Позвал его на «Би-би-си» Зульфикар Бохари – тот, кто уже продюсировал два его выступления на радио. Теперь Бохари возглавил Индийский департамент «Би-би-си», и Оруэллу предлагалось стать редактором и ведущим «культурных передач» на Индию. Пригласили на «полный рабочий день», на довольно высокую зарплату – 640 фунтов в год. Ему полагалась даже секретарша, а чуть позже, когда Индийский департамент переехал на Оксфорд-стрит, 200, в помещение бывшего магазина уцененных товаров, – даже крохотный кабинетик: по сути, прообраз конуры Уинстона Смита в Министерстве Правды из романа «1984». Прообразом здесь, в «зверинце», как обзовет он свою контору, станет и столовая на первом этаже – та самая, с грязными подносами и отвратной едой. Во времена карточек это было, конечно, плюсом, но еда была настолько плохой, что он не переставал издеваться над нехитрым меню. «Через год, – иронизировал в очереди к раздаче, – нам предложат здесь “крысиный супчик”, а к 1943-му это будет, вот увидите, уже “суп из искусственной крысы”…»

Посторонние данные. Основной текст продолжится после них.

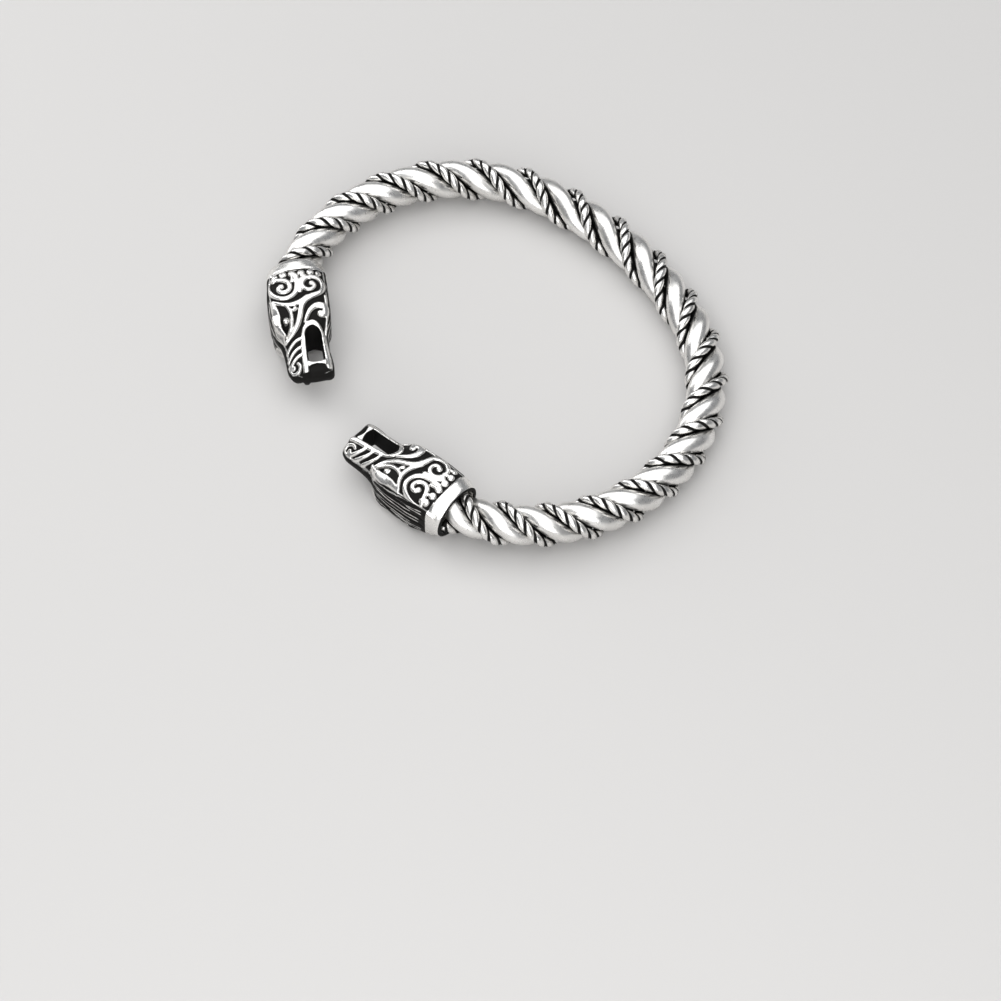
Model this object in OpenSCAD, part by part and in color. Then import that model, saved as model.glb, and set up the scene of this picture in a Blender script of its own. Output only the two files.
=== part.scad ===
// Open arm ring: two plain rods twisted together, with a rope laid in each of
// the two grooves between them, and a beast's head on each end. The ring lies on its side.
// z = 0 is the surface under it, the hollow for the wrist runs along Z, and
// the gap between the two noses faces -Y.

/* [Hoop] */
// Bend radius of the centreline along the right side
right_radius = 27.7; // [27:0.05:28.5]
// Bend radius of the centreline along the left side
left_radius = 27.4; // [27:0.05:28.5]
// Bend radius of the flatter back
back_radius = 53.6; // [50:0.1:58]
// Arc of the back to the right of its furthest point, degrees
right_back_turn = 5.7; // [4:0.1:8]
// Arc of the right side, degrees
right_side_turn = 138.1; // [134:0.1:139]
// Arc of the back to the left of its furthest point, degrees
left_back_turn = 30.2; // [27:0.1:32]
// Arc of the left side, degrees
left_side_turn = 104.7; // [102:0.1:108]

/* [Strands] */
// Radius of a plain rod
rod_r = 1.52; // [1.45:0.01:1.57]
// Radius of a rope, over its two plies
rope_r = 0.84; // [0.75:0.01:0.88]
// Clear space between neighbouring strands
strand_gap = 0.08; // [0.06:0.01:0.2]
// Full turns of the twist along the right half of the hoop
right_turns = 4.73; // [4.5:0.01:4.85]
// Full turns of the twist along the left half
left_turns = 4.97; // [4.7:0.01:5.1]
// Place of the first rod round the twist at the back, degrees from outward
twist_start = 101; // [0:1:359]
// How far the hand-made twist runs ahead and behind, degrees
twist_drift = 55; // [0:1:58]
// Waves of that drift in one turn of the twist
drift_waves = 0.125; // [0.1:0.005:0.14]
// Place of the drift's wave at the back, degrees
drift_start = 326; // [0:1:359]

/* [Heads] */
// Length of a head from the hoop's end to the nose
head_len = 20.6; // [20:0.1:21.5]
// Slope of a head in plan, falling towards the gap, degrees
head_fall = 20.4; // [18:0.1:22]
// Height of the cast lines above the ground between them
relief = 0.45; // [0.3:0.05:0.5]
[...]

Оруэлл проработает на «Би-би-си» до ноября 1943 года, почти два с половиной года. И с каждым днем и этот «уцененный магазин», и кабинетик, где нельзя было как следует вытянуть больные ноги (он признавался, что не мог уже пройти даже сто метров, чтобы не передохнуть), и, главное, конечно, то «меню», которое ему придется выдавать в эфир, будут угнетать его всё больше и больше.